**Aim**
Which lines come from the start of the records through the line that holds "return [(r *"? Write them out word for word.

[Records with modeling code]
▼

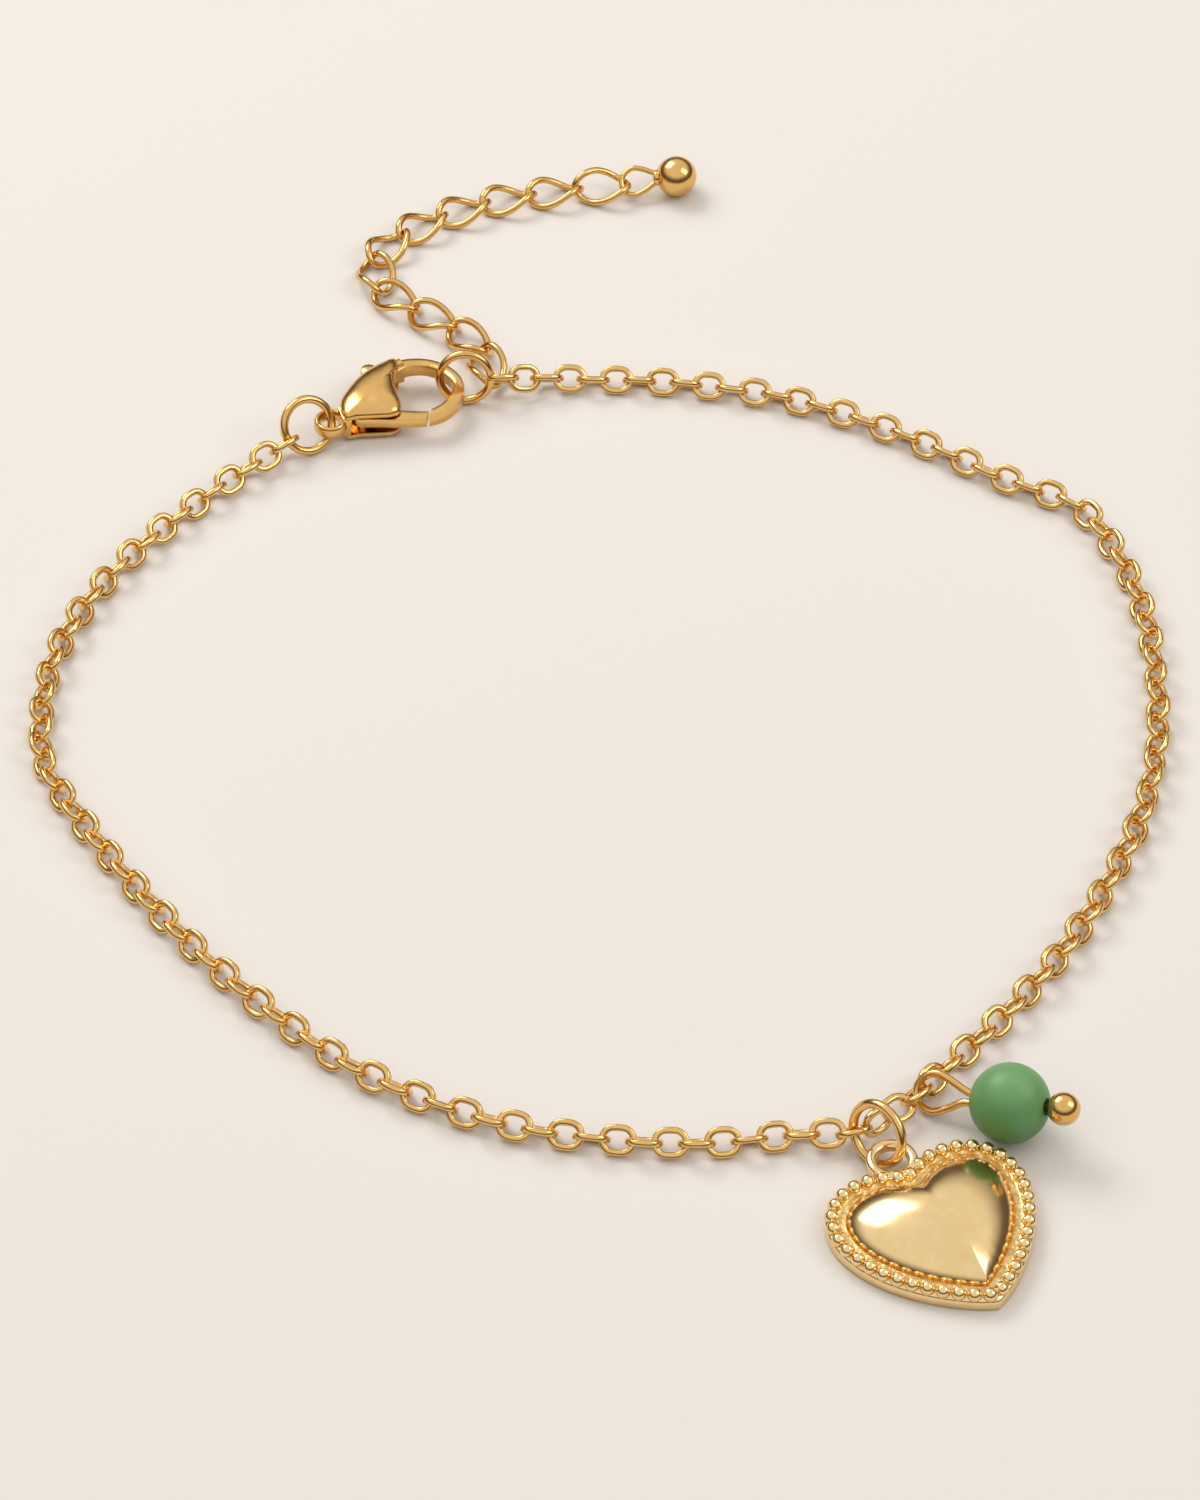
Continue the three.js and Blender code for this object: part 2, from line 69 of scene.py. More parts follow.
def unit(v):
    return v / max(np.linalg.norm(v), 1e-9)


def tube(line, section, closed=False, ref=(0, 0, 1), caps=True):
    """Sweeps a section (list of (a, b)) along a line; a is across, b is along ref."""
    line = np.array(line, float)
    n, m = len(line), len(section)
    V, F = [], []
    up = None
    for i in range(n):
        if closed:
            t = line[(i + 1) % n] - line[(i - 1) % n]
        else:
            t = line[min(i + 1, n - 1)] - line[max(i - 1, 0)]
        t = unit(t)
        r = np.array(ref, float) if up is None or closed else up
        b = unit(r - t * np.dot(r, t))
        up = b
        a = np.cross(b, t)
        for u, v in section:
            V.append(line[i] + a * u + b * v)
    for i in range(n if closed else n - 1):
        j = (i + 1) % n
        for k in range(m):
            l = (k + 1) % m
            F.append((i * m + k, i * m + l, j * m + l, j * m + k))
    if not closed and caps:
        F.append(tuple(range(m))[::-1])
        F.append(tuple((n - 1) * m + k for k in range(m)))
    return np.array(V), F


def circle(r, n):
    return [(r * math.cos(2 * math.pi * k / n), r * math.sin(2 * math.pi * k / n)) for k in range(n)]


def loft(rows, cap=True):
    m = len(rows[0])
    V = np.concatenate([np.array(r, float) for r in rows])
    F = []
    for i in range(len(rows) - 1):
        for k in range(m):
            l = (k + 1) % m
            F.append((i * m + k, i * m + l, (i + 1) * m + l, (i + 1) * m + k))
    if cap:
        F.append(tuple(range(m))[::-1])
        F.append(tuple((len(rows) - 1) * m + k for k in range(m)))
    return V, F


def lathe(profile, n):
    """Turns (x, r) rows about the x axis."""
    rows = []
    for k in range(n):
        a = 2 * math.pi * k / n
        rows.append([(x, r * math.cos(a), r * math.sin(a)) for x, r in profile])
    m = len(profile)
    V = np.concatenate([np.array(r, float) for r in rows])
    F = []
    for i in range(n):
        j = (i + 1) % n
        for k in range(m - 1):
            F.append((i * m + k, j * m + k, j * m + k + 1, i * m + k + 1))
    return V, F


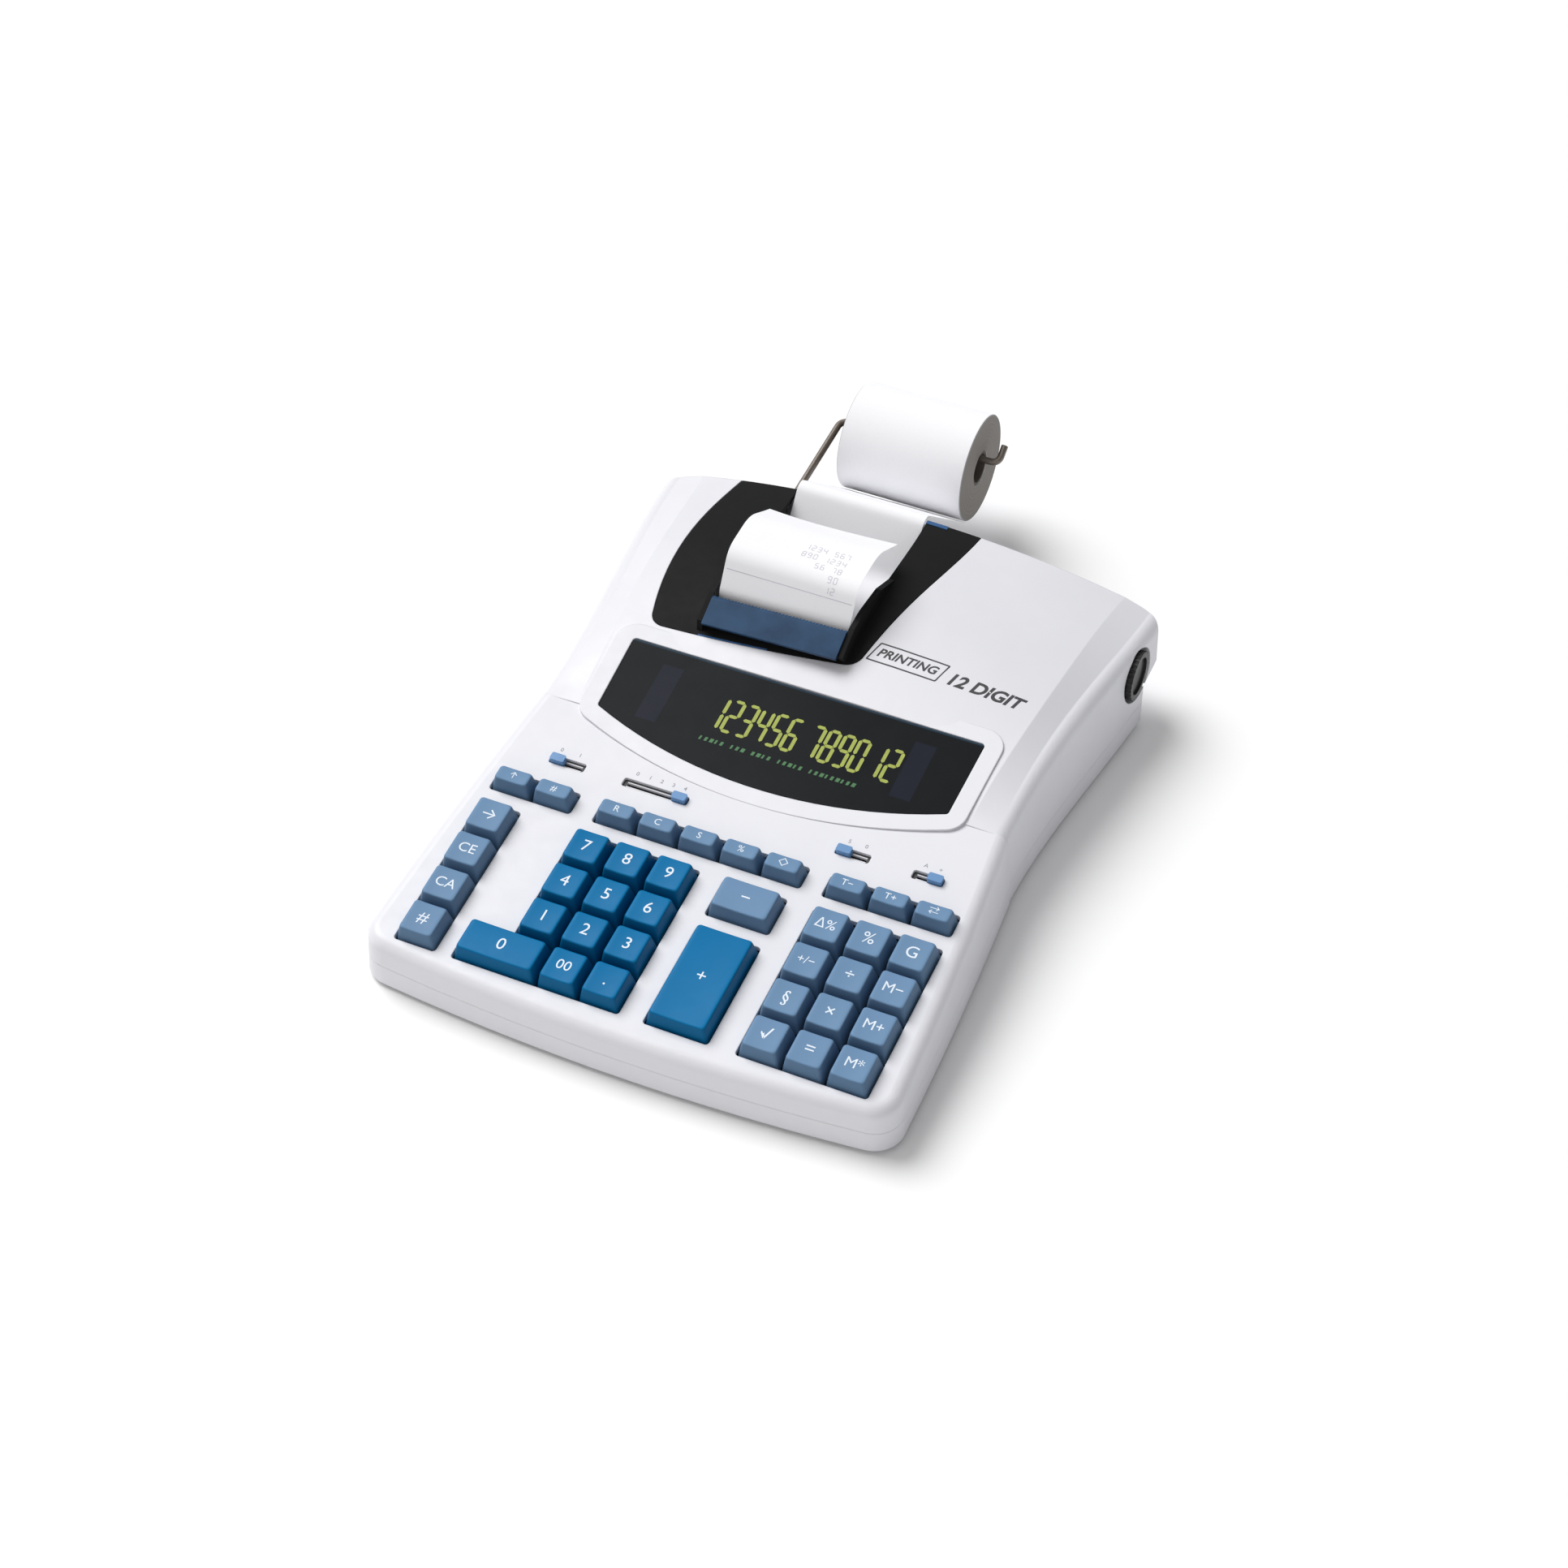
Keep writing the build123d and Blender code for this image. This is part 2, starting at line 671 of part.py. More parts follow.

▲

**Answer to the task**
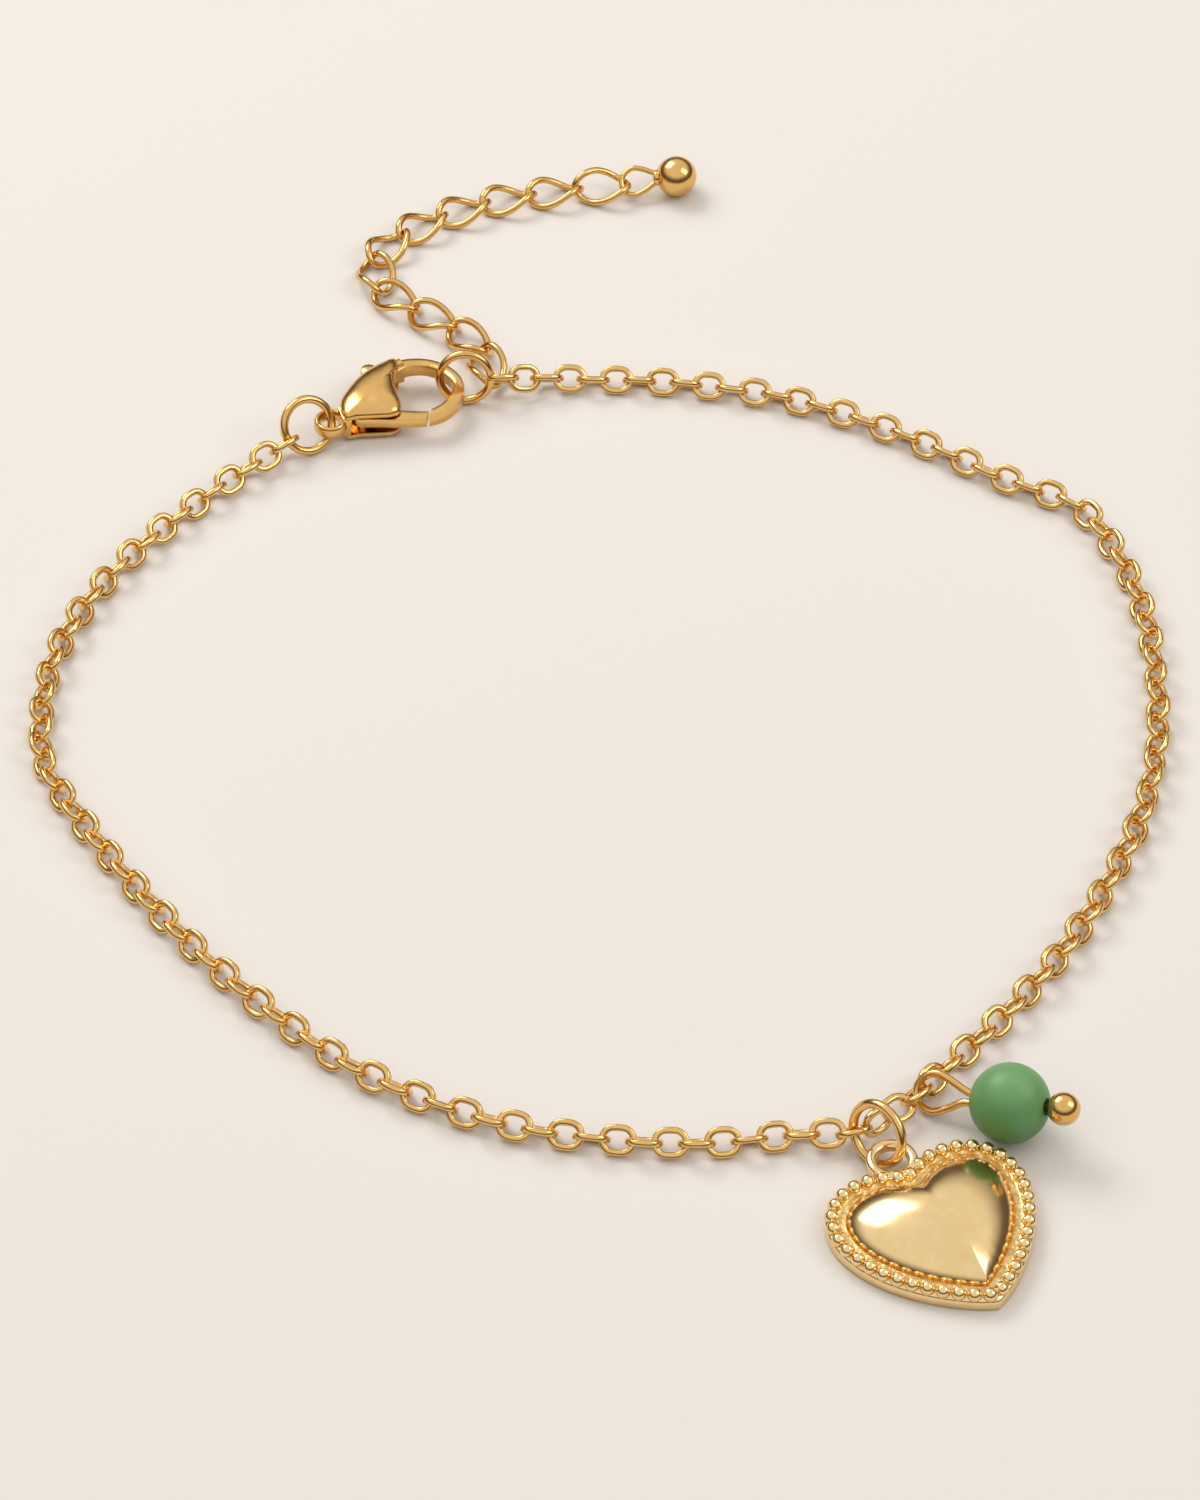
Continue the three.js and Blender code for this object: part 2, from line 69 of scene.py. More parts follow.
def unit(v):
    return v / max(np.linalg.norm(v), 1e-9)


def tube(line, section, closed=False, ref=(0, 0, 1), caps=True):
    """Sweeps a section (list of (a, b)) along a line; a is across, b is along ref."""
    line = np.array(line, float)
    n, m = len(line), len(section)
    V, F = [], []
    up = None
    for i in range(n):
        if closed:
            t = line[(i + 1) % n] - line[(i - 1) % n]
        else:
            t = line[min(i + 1, n - 1)] - line[max(i - 1, 0)]
        t = unit(t)
        r = np.array(ref, float) if up is None or closed else up
        b = unit(r - t * np.dot(r, t))
        up = b
        a = np.cross(b, t)
        for u, v in section:
            V.append(line[i] + a * u + b * v)
    for i in range(n if closed else n - 1):
        j = (i + 1) % n
        for k in range(m):
            l = (k + 1) % m
            F.append((i * m + k, i * m + l, j * m + l, j * m + k))
    if not closed and caps:
        F.append(tuple(range(m))[::-1])
        F.append(tuple((n - 1) * m + k for k in range(m)))
    return np.array(V), F


def circle(r, n):
    return [(r * math.cos(2 * math.pi * k / n), r * math.sin(2 * math.pi * k / n)) for k in range(n)]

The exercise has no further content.